Janeen Sathre misses the Applegate River of her youth.

She remembers the area now underwater as a small valley with a couple of large farms and the pink cliffs of the Red Buttes as backdrop.

"The river landscape has changed dramatically since the lake was created," the Applegate resident and trail guide said. "The river was more open before with many rock or sand bars, now the trees and brush are able to grow right to the banks as there are no more floods to clean the system. There were wonderful swimming holes where the water hardly moved and then very shallow fast water between."

Sathre also reflects on the concerns of the lake's impact not only on the ecology but also on the people it displaced.

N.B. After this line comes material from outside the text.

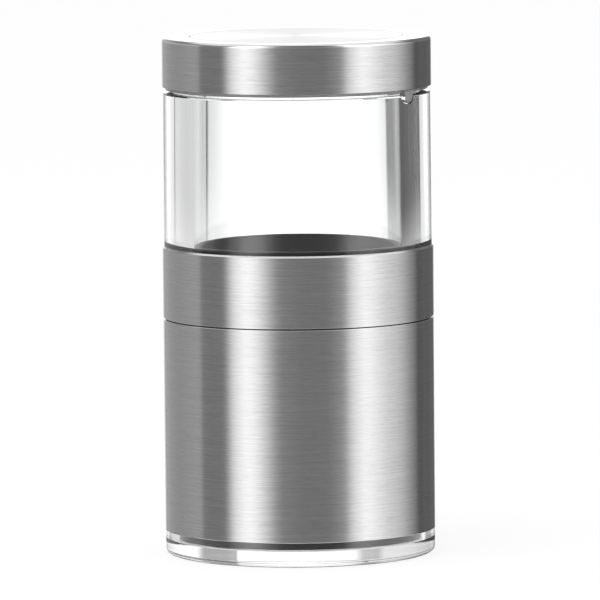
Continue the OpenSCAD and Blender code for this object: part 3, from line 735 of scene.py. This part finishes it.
# The thread's radius falls and rises in a triangle wave of height less turn. The square's
# radius is half its width over the larger of cosine and sine, cut off at its eased corners.
wave = np.abs(((z / PITCH - t / (2 * np.pi)) % 1.0) * 2 - 1)
square = np.minimum(size / np.maximum(np.abs(np.cos(t)), np.abs(np.sin(t))), size * CORNER)
r = np.where(form == 1, size - THREAD_DEPTH * wave, np.where(form == 2, square, size)) * MM
points = np.stack(np.broadcast_arrays(np.cos(t) * r, np.sin(t) * r, z * MM), -1)
number = np.arange(r.size).reshape(r.shape)
number[0], number[-1] = number[0, 0], number[-1, 0]
fit(piece("threaded_shaft", points, woven(number), fastener_steel), "hopper", "fastener_steel",
    "drive_shaft")

# Shaft clip
# A stamped clip of spring steel, pushed into the shaft's groove from the side. It lies under the
# spider's hub, and the rotor's spring stands against it.
fit(softened("spring_clip", "shaft_clip", 0.08, fastener_steel), "hopper", "fastener_steel",
    "shaft_clip")

# Rotor and feed wings
# The rotor is a stainless casting with four curved blades, ground flat underneath. Two pitched
# wings of nylon stand on it and push the herbs down. Both slide on the square of the shaft.
fit(softened("bladed_rotor", "cutting_rotor", 0.06, blade_steel), "rotor", "blade_steel",
    "cutting_rotor")
fit(softened("pitched_wings", "feed_wing", 0.2, nylon, 0.16), "rotor", "grey_nylon", "feed_wing")

# Rotor spring
# A compression spring of stainless wire over the shaft, between the wings' hub and the clip,
# with its last turn at each end laid flat. In the mill it gives when the rotor lifts; here it
# moves with the rotor as one solid piece.
WIRE, COIL_R, TURNS, CLOSED, OPENING = 0.9, 4.6, 7.5, 1.0, 0.5
SPRING_LOW, SPRING_HIGH = 31.0, 45.1
u = np.linspace(0, 1, 301)
# Height along the wire: the climb per turn grows from the wire's own thickness in the closed
# turns to the free pitch between them, and the sum is stretched to the spring's length.
turns = u * TURNS
free = np.clip((np.minimum(turns, TURNS - turns) - CLOSED) / OPENING, 0, 1)
free = free * free * (3 - 2 * free)
closed_climb = (WIRE + 0.02) / (SPRING_HIGH - SPRING_LOW - WIRE) * TURNS
climb = np.cumsum(free)
climb = closed_climb * u + (1 - closed_climb) * climb / climb[-1]
z = SPRING_LOW + WIRE / 2 + (SPRING_HIGH - SPRING_LOW - WIRE) * climb
a = 2 * np.pi * turns
centre = np.stack([COIL_R * np.cos(a), COIL_R * np.sin(a), z], 1)
out = np.stack([np.cos(a), np.sin(a), 0 * a], 1)
ahead = np.gradient(centre, axis=0)
ahead /= np.linalg.norm(ahead, axis=1, keepdims=True)
up = np.cross(out, ahead)
b = np.linspace(0, 2 * np.pi, 16, endpoint=False)[:, None]
wire = centre[:, None] + WIRE / 2 * (np.cos(b) * out[:, None] + np.sin(b) * up[:, None])
number = np.arange(wire.shape[0] * wire.shape[1]).reshape(wire.shape[:2])
spring = piece("coil_spring", wire * MM, woven(number)[:, ::-1], fastener_steel,
               (number[0], number[-1][::-1]))
fit(spring, "rotor", "fastener_steel", "rotor_spring")
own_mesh(spring)

# Thrust washer and lock nut
# A ground washer under the bush, and a hexagon nut with chamfered corners that holds the two
# halves of the mill together.
NUT_LOW, NUT_HIGH, NUT_HALF, NUT_BORE = 9.3, 12.5, 3.5, 2.05
# The round face inside the flats, as a part of their half width, and the lead-in of the bore.
NUT_FACE, LEAD_IN, LEAD_DEPTH = 0.96, 0.25, 0.2
WASHER_R, WASHER_TOP = 4.6, 13.3
washer = eased([(NUT_BORE, NUT_HIGH), (WASHER_R, NUT_HIGH), (WASHER_R, WASHER_TOP),
                (NUT_BORE, WASHER_TOP)], 0.1, 3)
fit(turned("ground_washer", washer, fastener_steel, 96), "hopper", "fastener_steel",
    "thrust_washer")
t = np.linspace(0, 2 * np.pi, 144, endpoint=False)
# The hexagon's radius is half its width over the cosine of the angle from the nearest flat. The
# chamfer falls at 30 degrees from a circle inside the flats.
hexagon = NUT_HALF / np.cos((t % (np.pi / 3)) - np.pi / 6)
face = np.full_like(t, NUT_HALF * NUT_FACE)
fall = (hexagon - face) * np.tan(np.pi / 6)
bore, wide_bore = np.full_like(t, NUT_BORE), np.full_like(t, NUT_BORE + LEAD_IN)
r = np.stack([bore, wide_bore, face, hexagon, hexagon, face, wide_bore, bore, bore])
low, high = np.full_like(t, NUT_LOW), np.full_like(t, NUT_HIGH)
z = np.stack([low + LEAD_DEPTH, low, low, low + fall, high - fall, high, high, high - LEAD_DEPTH,
              low + LEAD_DEPTH])
number = np.arange(r.size).reshape(r.shape)
number[-1] = number[0]
points = np.stack([r * np.cos(t), r * np.sin(t), z], -1) * MM
fit(piece("hexagon_nut", points, woven(number), fastener_steel), "hopper", "fastener_steel",
    "lock_nut")

# Lid shell and disc
# A deep-drawn steel cap, brushed round its axis, with a polished rounding at the top. A thin
# brushed disc is let into its top and leaves a fine circle round it.
ROUNDING_LOW, ROUNDING_IN = 113.65, 28.8
LID_IN, LID_R, LID_LOW, LID_TOP = 29.05, 29.75, 103.5, 114.5
LID_BEVEL, RECESS_R, RECESS, UNDER_TOP, DISC_R = 0.06, 23.6, 114.0, 113.6, 23.45
shell = eased([(LID_IN, LID_LOW), (LID_R - LID_BEVEL, LID_LOW), (LID_R, LID_LOW + LID_BEVEL),
               (LID_R, LID_TOP), (RECESS_R, LID_TOP), (RECESS_R, RECESS), (0, RECESS),
               (0, UNDER_TOP), (LID_IN, UNDER_TOP)],
              [0.03, 0.03, 0.03, 0.9, 0.06, 0.03, 0, 0, 0.1], 9, 0.015)
fit(polish(turned("steel_lid", shell, steel), (ROUNDING_LOW, LID_TOP + 0.5, ROUNDING_IN)), "lid",
    "brushed_steel", "lid_shell")
disc = eased([(0, RECESS), (DISC_R, RECESS), (DISC_R, LID_TOP), (0, LID_TOP)],
             [0, 0.03, 0.06, 0], 4, 0.015)
fit(turned("steel_lid_disc", disc, steel), "lid", "brushed_steel", "lid_disc")

# Lid liner
# A liner of milky plastic glued into the steel cap. Its wall shows as a fine rim under the
# steel, and its tongue drops into the notch of the tube and keys the lid.
milky = moulded("milky_plastic", (0.33, 0.34, 0.355), 0.4, 3500.0, 0.000002, IOR=1.49,
                Transmission_Weight=0.55)
LINER_IN, LINER_R, LINER_LOW, LINER_TOP, LINER_UNDER = 28.0, 28.95, 102.85, 113.5, 111.6
liner = eased([(LINER_IN, LINER_LOW), (LINER_R, LINER_LOW), (LINER_R, LINER_TOP), (0, LINER_TOP),
               (0, LINER_UNDER), (LINER_IN, LINER_UNDER)], [0.1, 0.1, 0.2, 0, 0, 0.2], 4)
KEY_WIDE, KEY_IN, KEY_OUT, KEY_LOW, KEY_HIGH = 3.0, 28.1, 29.55, 100.6, 103.4
key = tongue("key", KEY_WIDE, KEY_IN, KEY_OUT, KEY_LOW, KEY_HIGH, KEY_EDGE, milky)
fit(joined(turned("milky_lid_liner", liner, milky, 360), key, "UNION"), "lid", "milky_plastic",
    "lid_liner")

# Size
low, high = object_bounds()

"I know we were sad for the families that had to move," she said. "Many people felt there wasn't enough benefit from the lake to outweigh the loss of land, homesteads and fish habitat. Many people were concerned about the increase in traffic and recreational use in the upper Applegate."

Still, she's made the best of the situation. Sathre still lives along the Applegate River, about five miles below the lake.

"The river is much colder and of course runs a lot more water through in the summer than ever before," she said. "I see more water birds now.

"I have learned to live and enjoy the river as it is now, but it is not the same river I grew up on."